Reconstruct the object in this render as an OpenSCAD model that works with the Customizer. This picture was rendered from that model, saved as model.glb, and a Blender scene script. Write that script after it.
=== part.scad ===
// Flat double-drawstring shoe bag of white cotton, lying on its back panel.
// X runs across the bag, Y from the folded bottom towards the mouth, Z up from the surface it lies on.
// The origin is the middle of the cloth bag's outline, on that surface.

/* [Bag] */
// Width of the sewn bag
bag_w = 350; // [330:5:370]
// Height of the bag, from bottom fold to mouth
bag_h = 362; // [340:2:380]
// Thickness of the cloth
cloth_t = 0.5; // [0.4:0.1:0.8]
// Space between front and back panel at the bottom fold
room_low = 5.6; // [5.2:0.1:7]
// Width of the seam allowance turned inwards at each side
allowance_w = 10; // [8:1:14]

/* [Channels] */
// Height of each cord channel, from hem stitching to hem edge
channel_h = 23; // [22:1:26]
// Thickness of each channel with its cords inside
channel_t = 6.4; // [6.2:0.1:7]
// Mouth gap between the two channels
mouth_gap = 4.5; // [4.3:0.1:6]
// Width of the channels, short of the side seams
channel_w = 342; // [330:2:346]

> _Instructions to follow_
Copy every line verbatim.

> _Expected answer_
Reconstruct the object in this render as an OpenSCAD model that works with the Customizer. This picture was rendered from that model, saved as model.glb, and a Blender scene script. Write that script after it.
=== part.scad ===
// Flat double-drawstring shoe bag of white cotton, lying on its back panel.
// X runs across the bag, Y from the folded bottom towards the mouth, Z up from the surface it lies on.
// The origin is the middle of the cloth bag's outline, on that surface.

/* [Bag] */
// Width of the sewn bag
bag_w = 350; // [330:5:370]
// Height of the bag, from bottom fold to mouth
bag_h = 362; // [340:2:380]
// Thickness of the cloth
cloth_t = 0.5; // [0.4:0.1:0.8]
// Space between front and back panel at the bottom fold
room_low = 5.6; // [5.2:0.1:7]
// Width of the seam allowance turned inwards at each side
allowance_w = 10; // [8:1:14]

/* [Channels] */
// Height of each cord channel, from hem stitching to hem edge
channel_h = 23; // [22:1:26]
// Thickness of each channel with its cords inside
channel_t = 6.4; // [6.2:0.1:7]
// Mouth gap between the two channels
mouth_gap = 4.5; // [4.3:0.1:6]
// Width of the channels, short of the side seams
channel_w = 342; // [330:2:346]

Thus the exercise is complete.